== Exercise requirements ==
Quote only the lines from the line containing "shell, [head_start], head_sockets)" to the line containing "cad_parts[node].hide_render = cad_parts[node].hide_viewport", with both of those lines included, please, exactly as written.
• • • • • • •
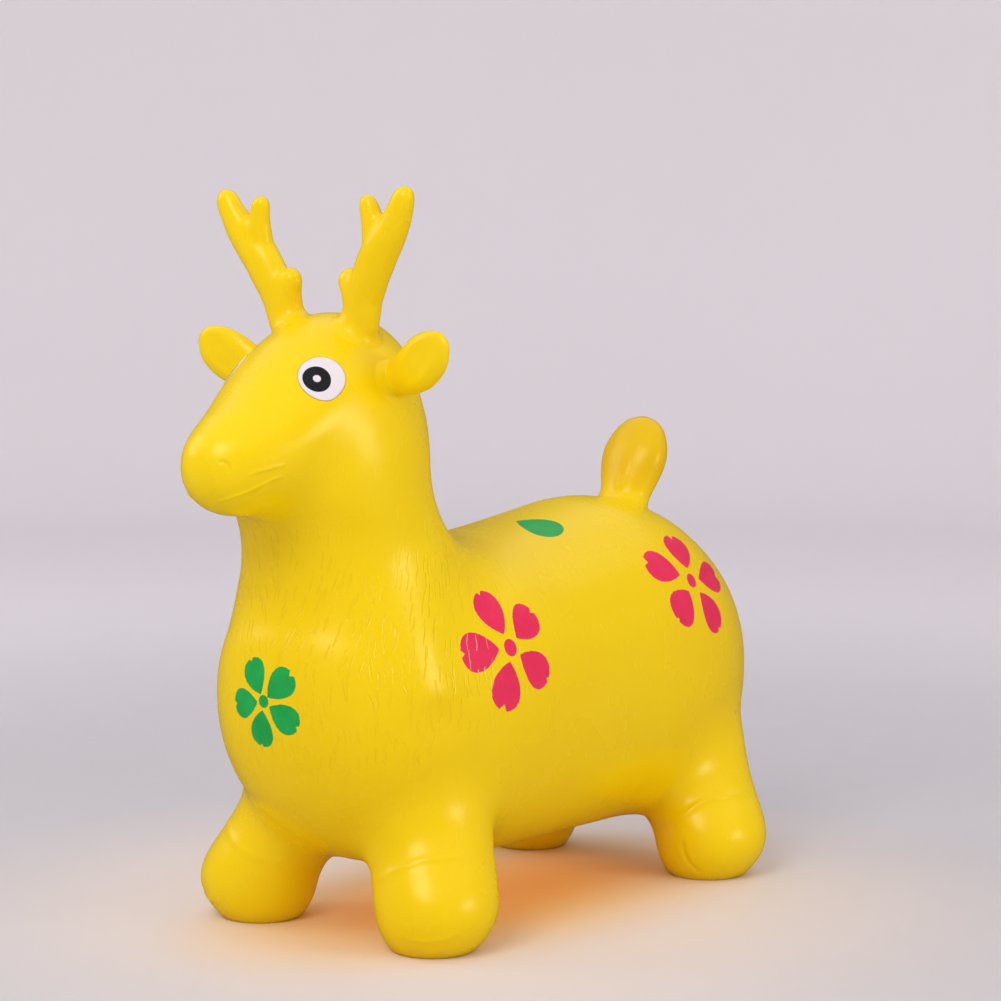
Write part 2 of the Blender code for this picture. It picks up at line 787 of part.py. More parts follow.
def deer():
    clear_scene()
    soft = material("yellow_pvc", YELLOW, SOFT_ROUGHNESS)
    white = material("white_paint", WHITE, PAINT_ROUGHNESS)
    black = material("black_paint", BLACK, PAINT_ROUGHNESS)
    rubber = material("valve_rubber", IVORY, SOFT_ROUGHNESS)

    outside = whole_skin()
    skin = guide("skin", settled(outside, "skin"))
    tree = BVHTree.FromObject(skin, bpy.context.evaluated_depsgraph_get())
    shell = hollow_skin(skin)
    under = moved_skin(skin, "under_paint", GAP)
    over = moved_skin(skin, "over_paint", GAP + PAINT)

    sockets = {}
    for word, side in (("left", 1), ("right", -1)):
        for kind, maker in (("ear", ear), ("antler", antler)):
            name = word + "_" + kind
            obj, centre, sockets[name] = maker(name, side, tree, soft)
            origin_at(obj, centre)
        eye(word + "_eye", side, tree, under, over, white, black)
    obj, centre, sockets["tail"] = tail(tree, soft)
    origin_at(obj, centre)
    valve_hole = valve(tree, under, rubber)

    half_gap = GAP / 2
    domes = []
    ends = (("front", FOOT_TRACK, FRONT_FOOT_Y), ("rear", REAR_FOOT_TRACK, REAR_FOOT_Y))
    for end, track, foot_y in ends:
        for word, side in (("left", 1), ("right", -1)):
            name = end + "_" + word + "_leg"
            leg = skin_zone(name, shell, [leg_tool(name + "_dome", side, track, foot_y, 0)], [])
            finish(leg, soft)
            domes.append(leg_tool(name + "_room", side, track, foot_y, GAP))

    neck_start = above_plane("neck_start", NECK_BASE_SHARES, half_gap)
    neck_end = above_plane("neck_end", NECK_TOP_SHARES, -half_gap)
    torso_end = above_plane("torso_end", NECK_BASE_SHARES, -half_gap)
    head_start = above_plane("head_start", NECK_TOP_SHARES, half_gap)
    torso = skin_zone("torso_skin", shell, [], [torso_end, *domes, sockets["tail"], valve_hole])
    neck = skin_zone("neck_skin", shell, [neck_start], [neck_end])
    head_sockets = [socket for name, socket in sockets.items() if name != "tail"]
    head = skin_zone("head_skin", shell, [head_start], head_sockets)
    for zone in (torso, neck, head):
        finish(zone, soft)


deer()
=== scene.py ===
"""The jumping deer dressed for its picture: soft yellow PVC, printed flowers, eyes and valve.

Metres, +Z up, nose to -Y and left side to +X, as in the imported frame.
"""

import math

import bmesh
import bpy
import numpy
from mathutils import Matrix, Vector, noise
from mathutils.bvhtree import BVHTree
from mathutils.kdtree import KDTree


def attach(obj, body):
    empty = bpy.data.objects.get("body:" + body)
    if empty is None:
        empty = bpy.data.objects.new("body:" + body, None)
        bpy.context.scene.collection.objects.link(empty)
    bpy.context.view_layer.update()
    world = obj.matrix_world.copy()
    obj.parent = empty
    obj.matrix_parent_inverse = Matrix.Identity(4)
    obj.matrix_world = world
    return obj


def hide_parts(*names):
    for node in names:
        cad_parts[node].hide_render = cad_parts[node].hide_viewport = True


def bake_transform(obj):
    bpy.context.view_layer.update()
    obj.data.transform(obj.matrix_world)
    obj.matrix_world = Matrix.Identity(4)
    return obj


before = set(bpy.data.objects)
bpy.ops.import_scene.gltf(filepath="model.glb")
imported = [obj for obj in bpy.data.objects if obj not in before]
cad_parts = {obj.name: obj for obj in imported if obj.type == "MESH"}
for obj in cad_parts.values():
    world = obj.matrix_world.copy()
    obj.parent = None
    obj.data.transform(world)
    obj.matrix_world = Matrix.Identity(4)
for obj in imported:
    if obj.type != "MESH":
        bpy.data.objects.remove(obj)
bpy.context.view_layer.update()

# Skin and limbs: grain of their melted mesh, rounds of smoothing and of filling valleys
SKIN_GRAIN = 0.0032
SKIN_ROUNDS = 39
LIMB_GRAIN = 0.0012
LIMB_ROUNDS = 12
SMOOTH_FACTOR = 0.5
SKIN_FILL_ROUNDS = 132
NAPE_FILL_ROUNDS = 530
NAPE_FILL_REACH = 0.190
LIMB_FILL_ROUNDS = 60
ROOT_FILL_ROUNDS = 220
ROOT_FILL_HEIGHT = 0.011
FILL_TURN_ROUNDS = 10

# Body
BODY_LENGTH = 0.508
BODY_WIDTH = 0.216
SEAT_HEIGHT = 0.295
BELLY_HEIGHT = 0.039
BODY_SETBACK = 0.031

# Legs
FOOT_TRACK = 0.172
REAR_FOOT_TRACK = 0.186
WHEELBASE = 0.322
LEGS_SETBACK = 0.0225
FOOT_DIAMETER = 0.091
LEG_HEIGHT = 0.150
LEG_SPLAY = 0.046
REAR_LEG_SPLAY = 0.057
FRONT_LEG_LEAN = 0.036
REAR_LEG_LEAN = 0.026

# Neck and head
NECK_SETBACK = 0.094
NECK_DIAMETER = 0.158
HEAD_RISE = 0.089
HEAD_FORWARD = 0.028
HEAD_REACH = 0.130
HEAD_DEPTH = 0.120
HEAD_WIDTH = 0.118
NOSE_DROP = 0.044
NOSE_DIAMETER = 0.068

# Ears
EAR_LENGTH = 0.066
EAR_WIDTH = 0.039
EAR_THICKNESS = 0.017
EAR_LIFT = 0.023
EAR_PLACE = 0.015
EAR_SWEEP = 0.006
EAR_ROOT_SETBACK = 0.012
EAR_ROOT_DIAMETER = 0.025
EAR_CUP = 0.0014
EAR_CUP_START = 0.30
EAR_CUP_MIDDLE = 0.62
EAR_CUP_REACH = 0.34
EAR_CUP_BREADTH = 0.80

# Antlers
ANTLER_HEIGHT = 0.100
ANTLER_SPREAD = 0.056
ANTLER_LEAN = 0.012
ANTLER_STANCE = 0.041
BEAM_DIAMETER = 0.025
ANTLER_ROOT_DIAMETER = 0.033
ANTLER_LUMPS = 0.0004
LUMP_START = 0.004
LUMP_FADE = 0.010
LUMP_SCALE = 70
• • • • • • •
== Exercise answer ==
    head = skin_zone("head_skin", shell, [head_start], head_sockets)
    for zone in (torso, neck, head):
        finish(zone, soft)


deer()
=== scene.py ===
"""The jumping deer dressed for its picture: soft yellow PVC, printed flowers, eyes and valve.

Metres, +Z up, nose to -Y and left side to +X, as in the imported frame.
"""

import math

import bmesh
import bpy
import numpy
from mathutils import Matrix, Vector, noise
from mathutils.bvhtree import BVHTree
from mathutils.kdtree import KDTree


def attach(obj, body):
    empty = bpy.data.objects.get("body:" + body)
    if empty is None:
        empty = bpy.data.objects.new("body:" + body, None)
        bpy.context.scene.collection.objects.link(empty)
    bpy.context.view_layer.update()
    world = obj.matrix_world.copy()
    obj.parent = empty
    obj.matrix_parent_inverse = Matrix.Identity(4)
    obj.matrix_world = world
    return obj


def hide_parts(*names):
    for node in names:
        cad_parts[node].hide_render = cad_parts[node].hide_viewport = True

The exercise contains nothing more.